> _Exercise data_:
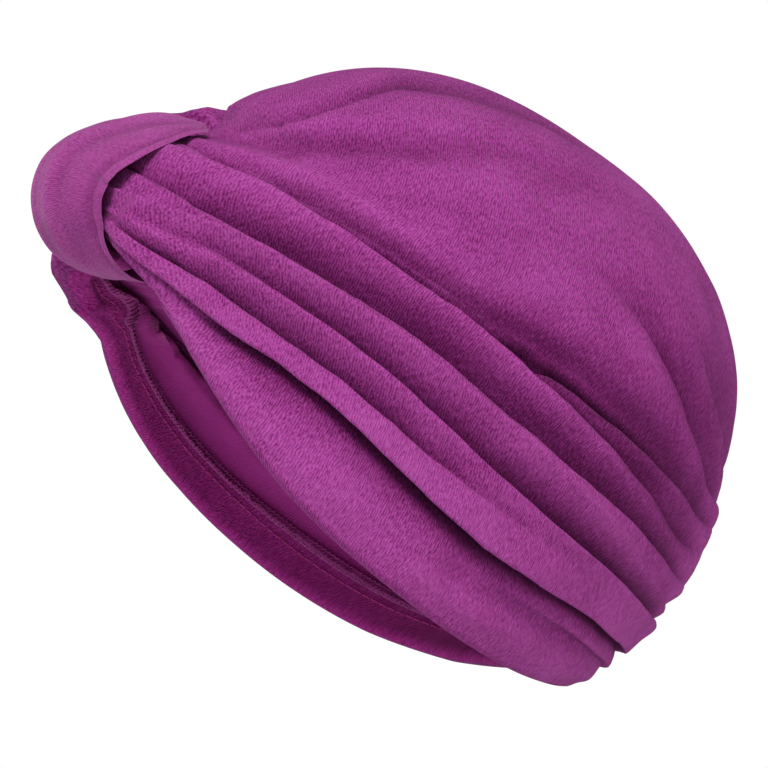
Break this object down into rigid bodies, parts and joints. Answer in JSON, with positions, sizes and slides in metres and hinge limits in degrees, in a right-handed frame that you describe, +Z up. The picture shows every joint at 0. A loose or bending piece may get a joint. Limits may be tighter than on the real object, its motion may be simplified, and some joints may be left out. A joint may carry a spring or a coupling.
{
  "type": "gathered terry turban cap",
  "caption": "Soft round cap of gathered terry cloth with a loop round the gathers at the front and a turned-in, stitched rim.",
  "frame": {"origin": "middle of the head opening, at the mean height of the rim", "axes": "+Z up towards the crown, -Y the wearer's front, where the loop is, +X the wearer's left"},
  "size_m": [0.1714, 0.2338, 0.1511],
  "materials": {
    "crown": "magenta terry velour, matte with a soft sheen",
    "front_loop": "the same magenta terry velour, pile outside",
    "hem_seam": "overlocked thread in a matching magenta"
  },
  "bodies": {
    "root": {"crown": "crown", "front_loop": "front_loop", "hem_seam": "hem_seam"}
  },
  "joints": []
}
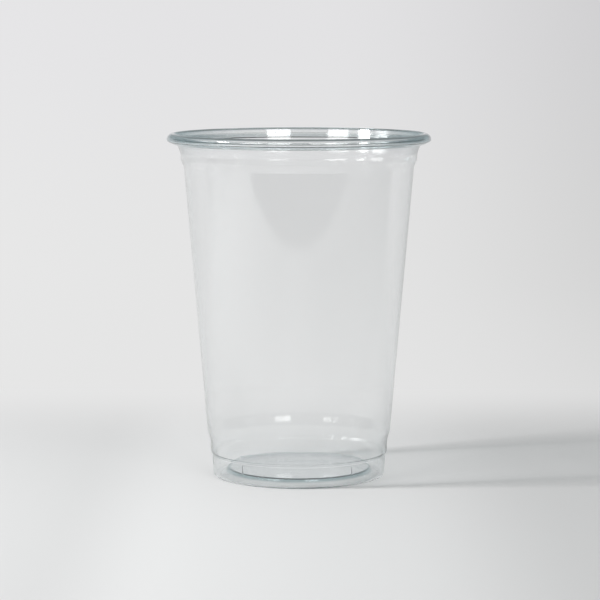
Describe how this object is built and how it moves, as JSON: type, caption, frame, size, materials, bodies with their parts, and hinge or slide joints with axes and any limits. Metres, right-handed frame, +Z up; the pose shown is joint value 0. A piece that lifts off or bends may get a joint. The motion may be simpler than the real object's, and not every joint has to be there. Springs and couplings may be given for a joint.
{
  "type": "disposable plastic cup",
  "caption": "Clear disposable cold-drink cup: tapered thin-sheet wall, rolled rim, lid band, stacking step, ribbed foot and raised base panel.",
  "frame": {"origin": "on the cup's axis at the floor that the foot ring stands on", "axes": "+Z up the cup's axis towards the mouth; X and Y are square to it, with a pair of foot ribs about 30 degrees to each side of -Y"},
  "size_m": [0.095, 0.095, 0.124],
  "materials": {
    "clear_sheet": "clear, smooth and glossy thermoformed sheet, with faint flow waviness and a slightly blue-green cut edge"
  },
  "bodies": {
    "root": {"cup": "clear_sheet"}
  },
  "joints": []
}
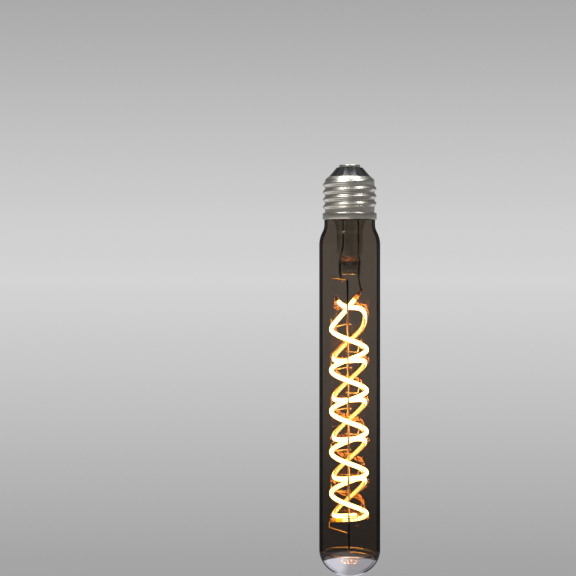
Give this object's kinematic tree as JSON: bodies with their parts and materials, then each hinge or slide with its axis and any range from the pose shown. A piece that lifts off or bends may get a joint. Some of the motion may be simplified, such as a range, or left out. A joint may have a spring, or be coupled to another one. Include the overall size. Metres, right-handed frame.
{
  "type": "tubular light bulb",
  "caption": "Tubular smoked-glass LED lamp with wound filaments on a wire support, and a medium screw cap; it hangs cap up.",
  "frame": {"origin": "on the lamp's axis, at the mouth of the screw cap", "axes": "+Z along the axis towards the centre contact, up as the lamp hangs; +X to the right and +Y away from the viewer in the picture"},
  "size_m": [0.03, 0.03, 0.2027],
  "materials": {
    "smoked_glass": "blown soda-lime glass, smoke tinted, gloss",
    "clear_glass": "clear lead-free glass, gloss",
    "lead_wire": "drawn nickel-iron wire, darkened by sealing",
    "nickel_wire": "drawn nickel-plated steel wire, semi-gloss",
    "link_wire": "tinned copper wire, semi-gloss",
    "end_strip": "stamped nickel strip, satin",
    "phosphor_silicone": "phosphor-filled silicone, satin, lit warm white",
    "nickel_plated_brass": "nickel-plated rolled brass, semi-gloss",
    "black_glass": "fused black glass, gloss",
    "cement": "cured basing cement, matte",
    "circuit_board": "glass-epoxy board with green solder mask, satin",
    "moulded_epoxy": "moulded black epoxy, matte",
    "aluminium_can": "sleeved aluminium can, satin",
    "resistor_coating": "cement-coated wirewound resistor, matte"
  },
  "bodies": {
    "root": {"basing_cement": "cement", "cap_insulator": "black_glass", "capacitor": "aluminium_can", "centre_contact": "nickel_plated_brass", "chip_resistor_1": "moulded_epoxy", "chip_resistor_2": "moulded_epoxy", "contact_wire": "link_wire", "driver_board": "circuit_board", "driver_chip": "moulded_epoxy", "exhaust_tube": "clear_glass", "front_hook_1": "nickel_wire", "front_hook_2": "nickel_wire", "front_hook_3": "nickel_wire", "front_hook_4": "nickel_wire", "front_hook_5": "nickel_wire", "fuse_resistor": "resistor_coating", "glass_bulb": "smoked_glass", "glass_stem": "clear_glass", "inner_bottom_link": "link_wire", "inner_bottom_tab": "end_strip", "inner_filament": "phosphor_silicone", "inner_top_link": "link_wire", "inner_top_tab": "end_strip", "lead_wire_left": "lead_wire", "lead_wire_right": "lead_wire", "outer_bottom_tab": "end_strip", "outer_filament": "phosphor_silicone", "outer_top_tab": "end_strip", "rear_hook_1": "nickel_wire", "rear_hook_2": "nickel_wire", "rear_hook_3": "nickel_wire", "rear_hook_4": "nickel_wire", "rear_hook_5": "nickel_wire", "rectifier": "moulded_epoxy", "rod_link_wire": "link_wire", "screw_shell": "nickel_plated_brass", "shell_wire": "link_wire", "support_rod": "nickel_wire"}
  },
  "joints": []
}
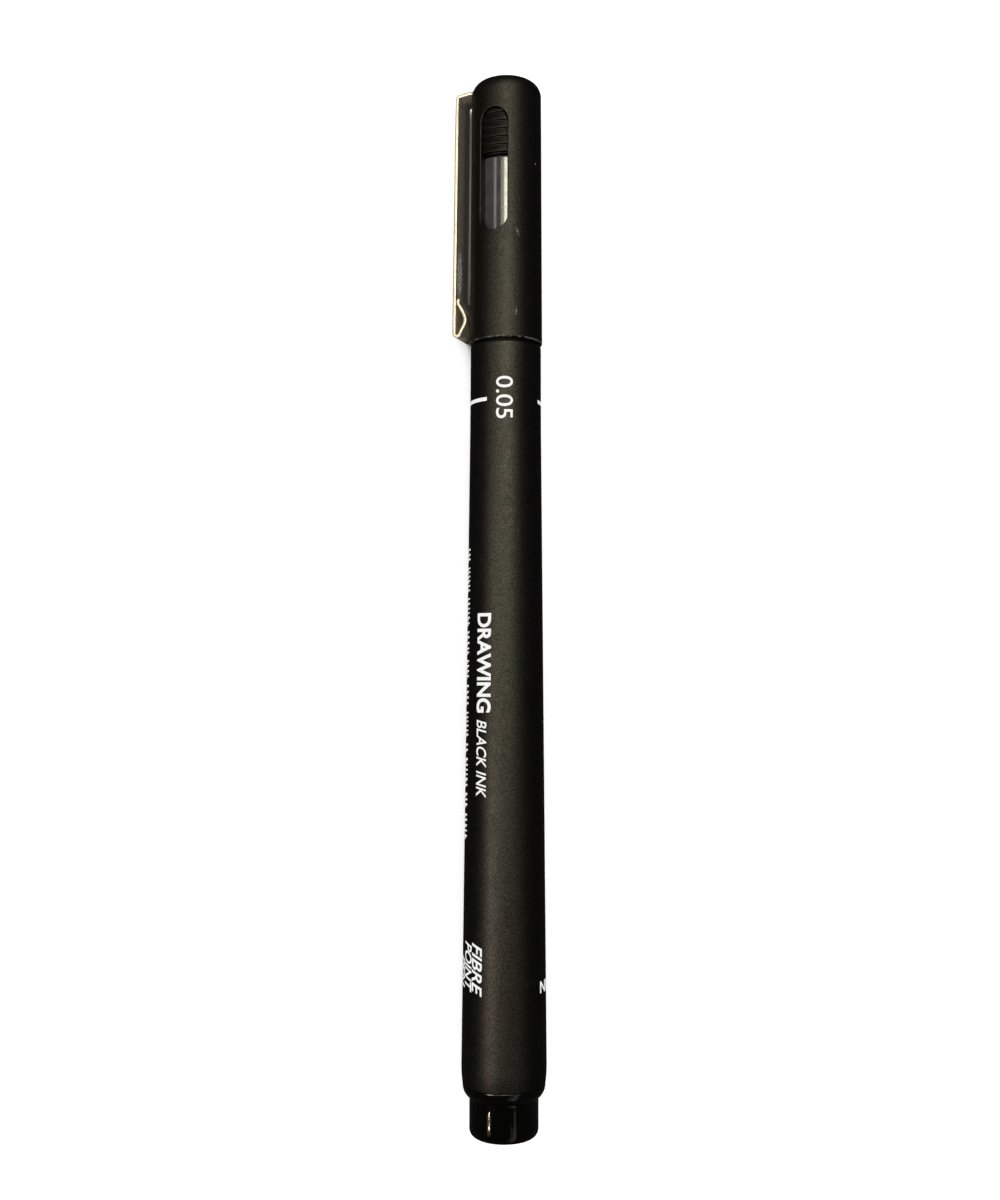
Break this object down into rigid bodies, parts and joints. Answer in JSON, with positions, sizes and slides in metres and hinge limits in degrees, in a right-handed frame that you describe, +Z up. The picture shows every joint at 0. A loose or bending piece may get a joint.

> _Exercise brief_: Search the lines above for the string "pose", then show every one that has it.

> _Completed exercise_:
Describe how this object is built and how it moves, as JSON: type, caption, frame, size, materials, bodies with their parts, and hinge or slide joints with axes and any limits. Metres, right-handed frame, +Z up; the pose shown is joint value 0. A piece that lifts off or bends may get a joint. The motion may be simpler than the real object's, and not every joint has to be there. Springs and couplings may be given for a joint.
Give this object's kinematic tree as JSON: bodies with their parts and materials, then each hinge or slide with its axis and any range from the pose shown. A piece that lifts off or bends may get a joint. Some of the motion may be simplified, such as a range, or left out. A joint may have a spring, or be coupled to another one. Include the overall size. Metres, right-handed frame.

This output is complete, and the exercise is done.